2. **The Real-Time Simulator:** This is a high-performance computer running physics engines (like CARLA or Gazebo) that generates synthetic sensor data. Crucially, it must operate in "real-time," meaning it calculates the state of the virtual world at the same speed as actual time passes. If the simulator lags, the test is invalid.
3. **The Interface:** Hardware interfaces (I/O boards) convert digital signals from the simulator into analog voltages or communication protocols (like CAN bus or Ethernet) that the UUT understands.
For example, the simulator might generate a video frame showing a pedestrian stepping onto the road. This image is sent via a video interface to the UUT. The UUT’s AI model detects the pedestrian and outputs a "brake" command. This command is sent back through the interface to the simulator, which then applies virtual braking force to the car model, slowing it down in the next simulation step.

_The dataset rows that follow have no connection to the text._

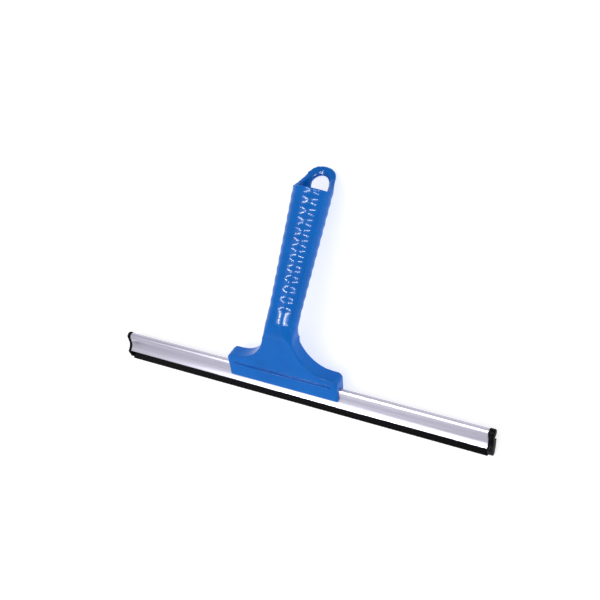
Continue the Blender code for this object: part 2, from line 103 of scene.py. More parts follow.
def add_node(material, kind, inputs=None, **settings):
    """Adds a node; an input is set to a value, or linked when it is given another node's output."""
    tree = material.node_tree
    node = tree.nodes.new(kind)
    for name, value in settings.items():
        setattr(node, name, value)
    for name, value in (inputs or {}).items():
        if isinstance(value, bpy.types.NodeSocket):
            tree.links.new(value, node.inputs[name])
        else:
            node.inputs[name].default_value = value
    return node


def new_finish(name, **shader_values):
    """A material with its Principled BSDF set, and the shader to wire patterns into."""
    material = bpy.data.materials.new(name)
    material.use_nodes = True
    shader = material.node_tree.nodes["Principled BSDF"]
    for socket, value in shader_values.items():
        shader.inputs[socket.replace("_", " ")].default_value = value
    return material, shader


def stretched_noise(material, size, detail=2.0):
    """Noise whose spots are size[0] x size[1] x size[2] metres, fixed to the piece."""
    place = add_node(material, "ShaderNodeTexCoord")
    scale = tuple(1.0 / s for s in size)
    mapping = add_node(
        material, "ShaderNodeMapping", {"Vector": place.outputs["Object"], "Scale": scale}
    )
    inputs = {"Vector": mapping.outputs["Vector"], "Scale": 1.0, "Detail": detail}
    return add_node(material, "ShaderNodeTexNoise", inputs).outputs["Fac"]


def vary(material, fac, low, high):
    """Spreads a pattern over a range of values."""
    inputs = {"Value": fac, "From Min": 0.3, "From Max": 0.7, "To Min": low, "To Max": high}
    return add_node(material, "ShaderNodeMapRange", inputs).outputs["Result"]


def tint(material, fac, dark, light):
    """Mixes two close colours by a pattern."""
    inputs = {"Factor": fac, "A": linear(dark), "B": linear(light)}
    mix = add_node(material, "ShaderNodeMix", None, data_type="RGBA")
    for name, value in inputs.items():
        socket = next(s for s in mix.inputs if s.name == name and s.enabled)
        if isinstance(value, bpy.types.NodeSocket):
            material.node_tree.links.new(value, socket)
        else:
            socket.default_value = value
    return next(s for s in mix.outputs if s.enabled)


def emboss(material, shader, height, depth):
    """Raises the surface by a pattern, depth metres from its lowest to its highest point."""
    inputs = {"Height": height, "Distance": depth, "Strength": 1.0}
    bump = add_node(material, "ShaderNodeBump", inputs)
    material.node_tree.links.new(bump.outputs["Normal"], shader.inputs["Normal"])


def wire(material, output, shader, socket):
    material.node_tree.links.new(output, shader.inputs[socket])


print("helpers ready, mid grey is", round(linear("#808080")[0], 3))

# %% [markdown]
# ## Finishes
# **Moulded polypropylene.** The handle comes out of a polished steel mould, so it is smooth and glossy. The
# gloss varies faintly where the plastic shrank as it cooled, and the blue, which is dyed right through, where
# it flowed. The specular level is set low, so that the white surroundings don't wash out the deep blue.

# %% Blue polypropylene
def moulded_polypropylene():
    material, shader = new_finish(
        "moulded polypropylene", Roughness=0.16, IOR=1.49, Specular_IOR_Level=0.16
    )
    flow = stretched_noise(material, (22 * MM, 22 * MM, 22 * MM), 3.0)
    colour = tint(material, vary(material, flow, 0.0, 1.0), "#0068C6", "#0070D2")
    wire(material, colour, shader, "Base Color")
    shrink = stretched_noise(material, (9 * MM, 9 * MM, 9 * MM), 1.0)
    wire(material, vary(material, shrink, 0.14, 0.19), shader, "Roughness")
    return material


BLUE = moulded_polypropylene()
print("made", BLUE.name)

# %% [markdown]
# **Anodised aluminium.** The bar is pressed through a die, which leaves fine lines along it, and is then
# etched and anodised, which turns the metal satin and slightly lavender grey. The real lines are about a
# tenth of a millimetre apart. They are drawn 0.7 mm wide here, because finer ones would not show.

# %% Satin aluminium
def anodised_aluminium():
    material, shader = new_finish("anodised aluminium", Metallic=1.0, Roughness=0.36)
    lines = stretched_noise(material, (140 * MM, 0.7 * MM, 0.7 * MM), 3.0)
    colour = tint(material, vary(material, lines, 0.0, 1.0), "#B6B4C4", "#C8C6D4")
    wire(material, colour, shader, "Base Color")
    wire(material, vary(material, lines, 0.3, 0.42), shader, "Roughness")
    emboss(material, shader, lines, 0.02 * MM)
    return material


ALUMINIUM = anodised_aluminium()
print("made", ALUMINIUM.name)

# %% [markdown]
# **EPDM rubber.** The strip is extruded, cured and cut, and looks almost black and even, with a dull sheen
# and a trace of talc. **Moulded polyethylene.** The end caps come from an eroded mould, which gives them a
# fine dull grain. **Zinc-plated steel.** The screws have a thin bright plating with a faint cloudiness.

# %% Rubber, cap plastic and screw steel
def epdm_rubber():
    material, shader = new_finish("EPDM rubber", Roughness=0.5, IOR=1.5, Specular_IOR_Level=0.04)
    talc = stretched_noise(material, (30 * MM, 3 * MM, 3 * MM), 4.0)
    colour = tint(material, vary(material, talc, 0.0, 1.0), "#050507", "#0B0B0F")
    wire(material, colour, shader, "Base Color")
    wire(material, vary(material, talc, 0.42, 0.6), shader, "Roughness")
    emboss(material, shader, stretched_noise(material, (0.6 * MM,) * 3, 2.0), 0.02 * MM)
    return material


def moulded_polyethylene():
    material, shader = new_finish(
        "moulded polyethylene", Roughness=0.45, IOR=1.51, Specular_IOR_Level=0.04
    )
    grain = stretched_noise(material, (0.7 * MM,) * 3, 2.0)
    colour = tint(material, vary(material, grain, 0.0, 1.0), "#050507", "#0B0B0E")
    wire(material, colour, shader, "Base Color")
    wire(material, vary(material, grain, 0.38, 0.52), shader, "Roughness")
    emboss(material, shader, grain, 0.05 * MM)
    return material


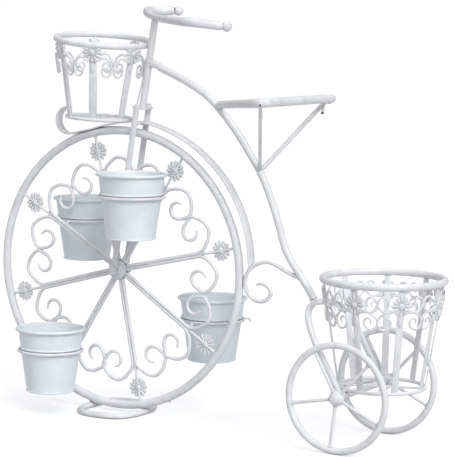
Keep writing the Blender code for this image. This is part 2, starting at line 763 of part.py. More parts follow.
def build_seat():
    seat_pieces = [as_mesh(seat_curve()), as_mesh(main_tube_curve(SEAT_GAP))]
    place(combined(seat_pieces, "DIFFERENCE", crossing=True), "seat_frame", WHITE, WHEEL)
    foot = on_main_tube(STRUT_FOOT_DEG)
    *_, far_head = seat_corner()
    for side, name in ((-1, "near"), (1, "far")):
        head = Matrix.Diagonal((1, side, 1)) @ far_head
        cutters = [as_mesh(seat_curve(SEAT_GAP)), as_mesh(main_tube_curve(SEAT_GAP))]
        strut = combined([strut_bar(head, foot)] + cutters, "DIFFERENCE")
        place(strut, f"seat_strut_{name}", WHITE, WHEEL)
        bolt = cylinder(SEAT_BOLT_RADIUS, SEAT_BOLT_LENGTH, 10)
        bolt.location = head.lerp(foot, SEAT_BOLT_SHARE) - Vector((0, 0, SEAT_BOLT_LENGTH / 2))
        bolt = combined([baked(bolt), strut_bar(head, foot, SEAT_GAP)], "DIFFERENCE")
        place(bolt, f"seat_bolt_{name}", STEEL, WHEEL)


def build_rear_wheels():
    rim_radius = REAR_WHEEL_RADIUS - REAR_TUBE_RADIUS
    bore = AXLE_RADIUS + RUNNING_GAP
    spoke_start = (bore + REAR_HUB_RADIUS) / 2
    facet_drop = REAR_SPOKE_RADIUS * math.tan(math.pi / REAR_RIM_STEPS)
    spoke_end = rim_radius - REAR_TUBE_RADIUS - facet_drop - SEAT_GAP
    hub_profile = (
        (bore, REAR_HUB_HALF_LENGTH),
        (REAR_HUB_RADIUS, REAR_HUB_HALF_LENGTH),
        (REAR_HUB_RADIUS, -REAR_HUB_HALF_LENGTH),
        (bore, -REAR_HUB_HALF_LENGTH),
        (bore, REAR_HUB_HALF_LENGTH),
    )
    hub = turned(hub_profile, 20)
    hub.rotation_euler = (math.pi / 2, 0, 0)
    pieces = [baked(as_mesh(hub))]
    for index in range(REAR_SPOKE_COUNT):
        turn = math.radians(REAR_SPOKE_PHASE_DEG + index * 360.0 / REAR_SPOKE_COUNT)
        way = Vector((math.cos(turn), 0, math.sin(turn)))
        pieces.append(baked(as_mesh(tube_curve([way * spoke_start, way * spoke_end], REAR_SPOKE_RADIUS))))
    joined = union_of(pieces)
    spider_mesh = joined.data
    bpy.data.objects.remove(joined, do_unlink=True)
    for side, name in ((-1, "near"), (1, "far")):
        hub_place = (REAR_WHEEL_X, side * REAR_HALF_TRACK, REAR_WHEEL_RADIUS)
        pivot = new_empty(f"rear_wheel_pivot_{name}", ROOT, hub_place)
        rim = torus(rim_radius, REAR_TUBE_RADIUS, REAR_RIM_STEPS, 8)
        rim_turn = (math.pi / 2, -math.radians(REAR_SPOKE_PHASE_DEG), 0)
        place(rim, f"rear_rim_{name}", WHITE, pivot, rotation=rim_turn)
        spider = bpy.data.objects.new("spider", spider_mesh)
        PARTS.objects.link(spider)
        place(spider, f"rear_spokes_{name}", WHITE, pivot)


def build_axle():
    hub_face = REAR_HALF_TRACK + REAR_HUB_HALF_LENGTH
    half = hub_face + RUNNING_GAP
    axle = cylinder(AXLE_RADIUS, 2 * half, 16)
    axle.data.shade_smooth()
    place(axle, "rear_axle", WHITE, ROOT, (REAR_WHEEL_X, 0, REAR_WHEEL_RADIUS), (math.pi / 2, 0, 0))
    cap = (
        (0, CAP_LENGTH),
        (CAP_RADIUS * CAP_DOME_SHARE, CAP_LENGTH),
        (CAP_RADIUS, CAP_LENGTH * CAP_DOME_SHARE),
        (CAP_RADIUS, 0),
        (0, 0),
    )
    for side, name in ((-1, "axle_cap_near"), (1, "axle_cap_far")):
        seat = (REAR_WHEEL_X, side * (half + SEAT_GAP), REAR_WHEEL_RADIUS)
        place(turned(cap, CAP_STEPS), name, WHITE, ROOT, seat, (-side * math.pi / 2, 0, 0))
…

## Real-World Applications
* **Autonomous Driving:** Testing emergency braking systems against thousands of virtual accident scenarios to ensure safety compliance.
* **Drone Navigation:** Validating flight controllers against simulated wind gusts and GPS signal losses without crashing expensive prototypes.
* **Industrial Robotics:** Testing robot arm controllers in a virtual factory setting to optimize cycle times and prevent collisions with virtual obstacles.
* **Smart Grid Management:** Evaluating how AI-driven energy distribution hardware responds to simulated power surges or outages.
## Key Takeaways
* **Safety First:** HIL allows testing of dangerous or rare edge cases safely in a lab environment.
* **Realism:** It captures the true computational latency and hardware constraints that pure software simulations miss.
* **Cost Efficiency:** It reduces the need for multiple physical prototypes and extensive field testing hours.
* **Continuous Integration:** HIL can be automated into CI/CD pipelines, allowing developers to test hardware behavior every time code changes.
## 🔥 Gogo's Insight
**Why It Matters**: As AI moves from cloud servers to edge devices (phones, cars, robots), the cost of failure skyrockets. HIL is the primary mechanism ensuring that these edge devices are robust enough for the real world. It is the bridge between theoretical AI accuracy and practical engineering reliability.
**Common Misconceptions**: Many believe HIL is just "fancy simulation." However, the key differentiator is the *real-time* interaction with *physical* hardware. If the hardware isn't involved, it’s not HIL. Another misconception is that it replaces field testing; it complements it, reducing but not eliminating the need for real-world validation.
**Related Terms**:
* **Digital Twin**: A virtual replica of a physical system, often used as the "simulator" part of HIL.
* **Edge Computing**: The paradigm of processing data near the source, which is what HIL hardware typically represents.
* **Sim-to-Real Transfer**: The challenge of ensuring skills learned in simulation work in reality, a problem HIL helps mitigate.